= Exercise directions =
Begin with the first line of the entries below and reproduce each line exactly, ending with the line that holds "# Y along the".
___ Given data
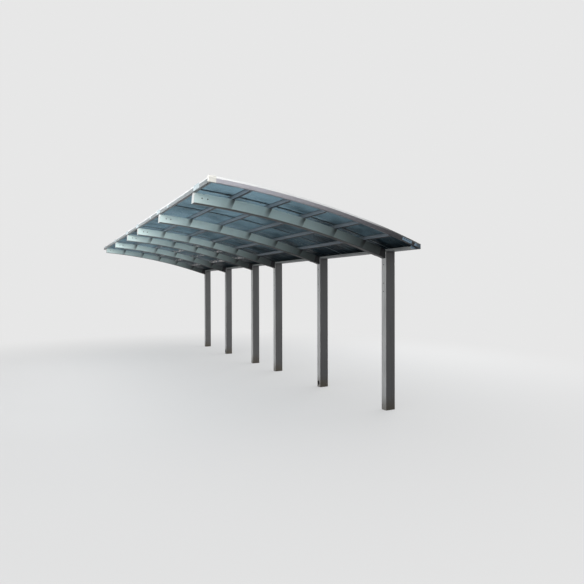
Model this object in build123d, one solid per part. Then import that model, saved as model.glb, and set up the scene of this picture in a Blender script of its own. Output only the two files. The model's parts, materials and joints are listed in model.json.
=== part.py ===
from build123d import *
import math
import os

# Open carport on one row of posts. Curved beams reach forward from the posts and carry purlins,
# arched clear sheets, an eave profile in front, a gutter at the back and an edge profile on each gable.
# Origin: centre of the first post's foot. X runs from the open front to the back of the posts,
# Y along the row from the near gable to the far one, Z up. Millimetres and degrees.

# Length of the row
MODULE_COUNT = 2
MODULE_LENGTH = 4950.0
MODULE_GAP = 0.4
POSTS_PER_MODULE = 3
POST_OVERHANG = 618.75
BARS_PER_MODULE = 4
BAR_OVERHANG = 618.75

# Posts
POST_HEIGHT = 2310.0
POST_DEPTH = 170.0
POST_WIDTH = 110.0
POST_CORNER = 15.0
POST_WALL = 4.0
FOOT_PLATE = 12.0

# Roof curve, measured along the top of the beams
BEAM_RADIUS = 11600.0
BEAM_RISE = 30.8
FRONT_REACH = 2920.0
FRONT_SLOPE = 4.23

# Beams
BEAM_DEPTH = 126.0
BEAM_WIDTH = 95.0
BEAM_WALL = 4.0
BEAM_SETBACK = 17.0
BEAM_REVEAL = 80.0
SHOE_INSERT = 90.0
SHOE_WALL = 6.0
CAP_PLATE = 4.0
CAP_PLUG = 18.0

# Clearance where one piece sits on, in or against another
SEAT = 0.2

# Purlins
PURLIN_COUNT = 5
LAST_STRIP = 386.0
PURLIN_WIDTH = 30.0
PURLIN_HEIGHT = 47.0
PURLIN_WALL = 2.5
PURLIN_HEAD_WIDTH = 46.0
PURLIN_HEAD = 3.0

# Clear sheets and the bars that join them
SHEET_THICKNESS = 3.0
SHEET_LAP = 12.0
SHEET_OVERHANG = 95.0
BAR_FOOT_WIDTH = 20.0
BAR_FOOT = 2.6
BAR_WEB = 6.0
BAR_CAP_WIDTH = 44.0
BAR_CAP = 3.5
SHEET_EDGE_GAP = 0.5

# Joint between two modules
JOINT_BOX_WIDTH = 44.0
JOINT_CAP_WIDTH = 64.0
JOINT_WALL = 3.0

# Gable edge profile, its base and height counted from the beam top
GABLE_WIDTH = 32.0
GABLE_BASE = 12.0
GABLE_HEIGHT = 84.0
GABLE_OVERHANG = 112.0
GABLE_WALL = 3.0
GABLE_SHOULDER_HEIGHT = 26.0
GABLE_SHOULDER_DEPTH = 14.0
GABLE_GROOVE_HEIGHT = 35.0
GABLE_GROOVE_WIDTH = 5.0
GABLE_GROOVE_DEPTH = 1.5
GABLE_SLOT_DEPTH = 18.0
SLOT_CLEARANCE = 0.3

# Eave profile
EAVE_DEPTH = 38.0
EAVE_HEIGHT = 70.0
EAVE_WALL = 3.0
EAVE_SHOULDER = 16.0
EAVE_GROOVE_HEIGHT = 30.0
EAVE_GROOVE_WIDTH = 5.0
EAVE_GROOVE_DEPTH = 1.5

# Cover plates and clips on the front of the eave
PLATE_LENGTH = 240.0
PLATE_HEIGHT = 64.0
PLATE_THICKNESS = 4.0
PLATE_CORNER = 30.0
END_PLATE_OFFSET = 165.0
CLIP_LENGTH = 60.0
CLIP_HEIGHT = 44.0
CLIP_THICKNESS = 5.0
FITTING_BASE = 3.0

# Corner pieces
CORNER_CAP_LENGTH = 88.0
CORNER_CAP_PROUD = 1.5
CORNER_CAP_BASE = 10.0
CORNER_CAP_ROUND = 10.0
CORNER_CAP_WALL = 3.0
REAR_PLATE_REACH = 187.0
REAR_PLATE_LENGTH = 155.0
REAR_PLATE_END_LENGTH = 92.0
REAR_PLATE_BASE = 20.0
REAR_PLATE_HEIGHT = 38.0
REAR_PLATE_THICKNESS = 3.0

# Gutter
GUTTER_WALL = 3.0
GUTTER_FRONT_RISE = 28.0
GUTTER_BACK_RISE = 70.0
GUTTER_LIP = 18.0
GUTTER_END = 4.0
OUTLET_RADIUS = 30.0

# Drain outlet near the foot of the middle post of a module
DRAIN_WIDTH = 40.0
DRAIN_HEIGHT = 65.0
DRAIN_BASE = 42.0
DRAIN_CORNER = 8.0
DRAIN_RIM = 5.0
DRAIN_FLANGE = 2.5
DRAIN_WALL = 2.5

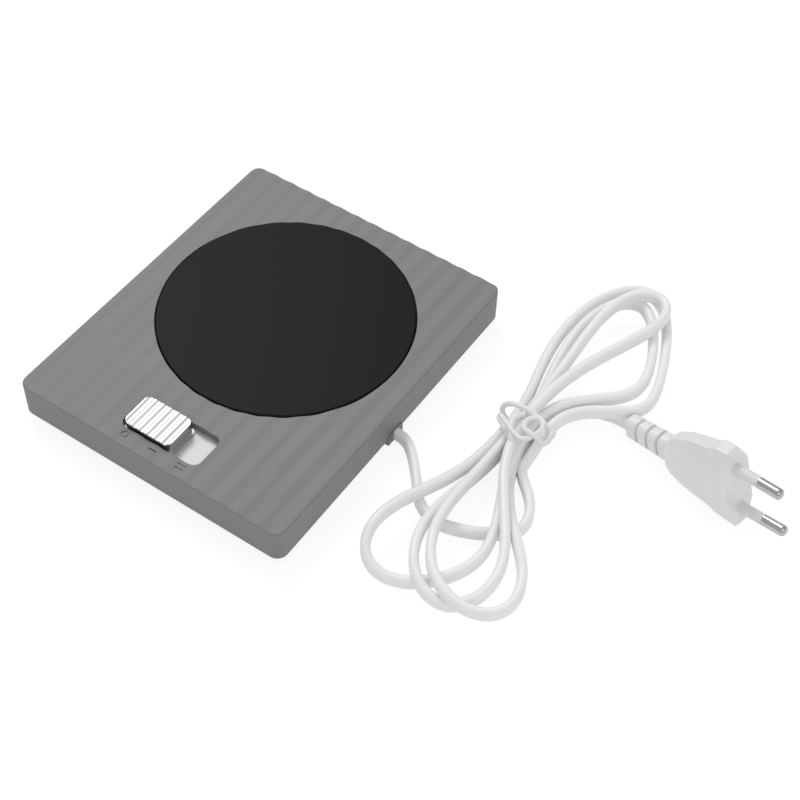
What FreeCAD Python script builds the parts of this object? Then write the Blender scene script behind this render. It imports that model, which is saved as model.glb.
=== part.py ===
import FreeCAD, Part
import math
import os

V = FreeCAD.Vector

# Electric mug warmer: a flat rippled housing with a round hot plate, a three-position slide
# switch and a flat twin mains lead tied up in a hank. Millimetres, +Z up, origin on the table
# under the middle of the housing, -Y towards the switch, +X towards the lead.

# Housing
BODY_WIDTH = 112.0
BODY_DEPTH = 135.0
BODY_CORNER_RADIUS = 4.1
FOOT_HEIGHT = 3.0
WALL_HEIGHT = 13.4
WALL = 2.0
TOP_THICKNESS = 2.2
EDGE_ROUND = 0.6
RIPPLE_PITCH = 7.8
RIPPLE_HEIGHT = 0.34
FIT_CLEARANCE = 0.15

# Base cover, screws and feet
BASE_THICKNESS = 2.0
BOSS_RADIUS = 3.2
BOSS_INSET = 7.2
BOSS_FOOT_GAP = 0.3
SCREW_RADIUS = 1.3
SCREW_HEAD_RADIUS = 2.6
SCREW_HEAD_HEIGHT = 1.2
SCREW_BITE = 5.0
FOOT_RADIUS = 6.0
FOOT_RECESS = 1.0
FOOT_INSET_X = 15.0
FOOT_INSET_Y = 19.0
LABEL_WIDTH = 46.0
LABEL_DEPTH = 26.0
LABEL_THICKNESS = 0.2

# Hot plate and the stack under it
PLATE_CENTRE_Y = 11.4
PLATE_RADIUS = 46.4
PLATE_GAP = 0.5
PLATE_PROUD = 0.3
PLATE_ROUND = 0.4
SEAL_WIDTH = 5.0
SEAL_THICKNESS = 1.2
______
= Task answer =
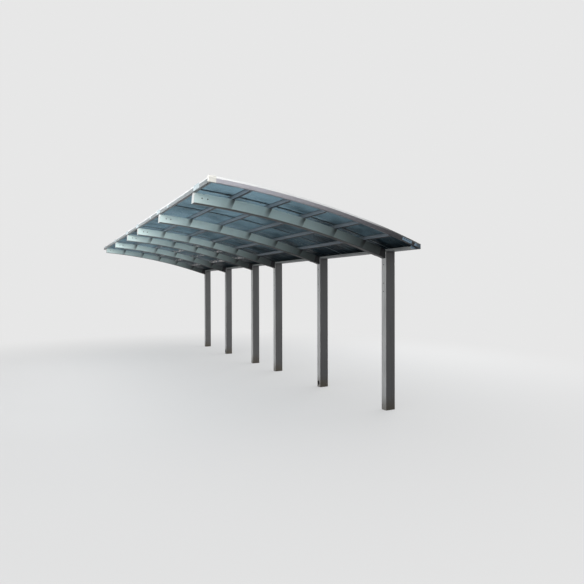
Model this object in build123d, one solid per part. Then import that model, saved as model.glb, and set up the scene of this picture in a Blender script of its own. Output only the two files. The model's parts, materials and joints are listed in model.json.
=== part.py ===
from build123d import *
import math
import os

# Open carport on one row of posts. Curved beams reach forward from the posts and carry purlins,
# arched clear sheets, an eave profile in front, a gutter at the back and an edge profile on each gable.
# Origin: centre of the first post's foot. X runs from the open front to the back of the posts,
# Y along the row from the near gable to the far one, Z up. Millimetres and degrees.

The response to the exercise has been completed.